Research from several independent fleet operators indicates that vehicles relying on DCFC for more than 40% of their charging sessions show measurably faster capacity degradation after 100,000 miles compared to vehicles primarily charged at Level 2. The effect is more pronounced in older battery chemistries (NMC without thermal management) and less pronounced in newer LFP and NMC 811 packs with active cooling.

Practical implications for daily drivers:

• Install a Level 2 home charger rated at 32A or 48A to match your vehicle's onboard charger
• Set charging schedules to run during off-peak utility hours (typically 11 pm – 6 am)
• Use DCFC only when traveling distances beyond your comfortable single-charge range
• Avoid DCFC sessions starting above 80% state-of-charge — charging slows dramatically and the cost-per-mile jumps
• Allow the battery to pre-condition (warm or cool) before a fast-charging session in extreme temperatures
• Check your vehicle's peak DCFC acceptance rate — charging at 350 kW capable stations brings no benefit if your car tops out at 150 kW

3. When DCFC Is the Right Choice

There are clear situations where DC fast charging is not only acceptable but optimal. On a multi-state road trip, stopping for 25 minutes at a 150 kW charger is far preferable to a 90-minute Level 2 stop. In urban areas without home charging access, DCFC at workplace or retail locations can fill the role that overnight home charging plays for suburban drivers.

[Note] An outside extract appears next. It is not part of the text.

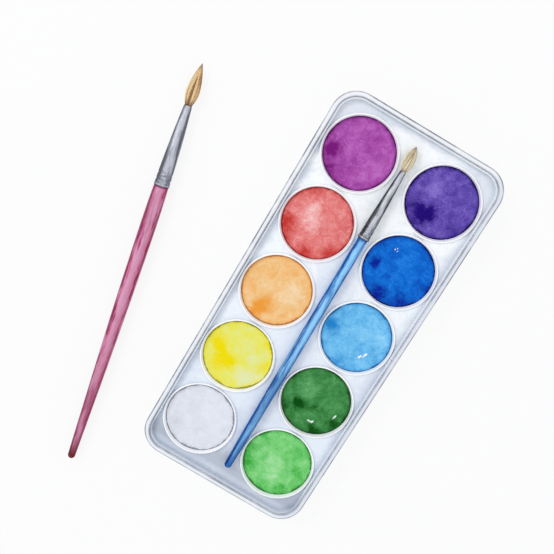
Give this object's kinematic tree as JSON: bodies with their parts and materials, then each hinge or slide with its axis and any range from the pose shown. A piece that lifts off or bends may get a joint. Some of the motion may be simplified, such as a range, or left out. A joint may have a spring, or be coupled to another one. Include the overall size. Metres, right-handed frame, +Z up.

The emerging category of ultra-fast charging — 250–350 kW — is best reserved for vehicles specifically validated for those power levels. Charging a vehicle rated for 150 kW at a 350 kW station does not damage the battery; the car simply draws what it can accept. But the per-kWh rate at ultra-fast stations is often higher, so the cost calculus still favors matching charger to vehicle capability.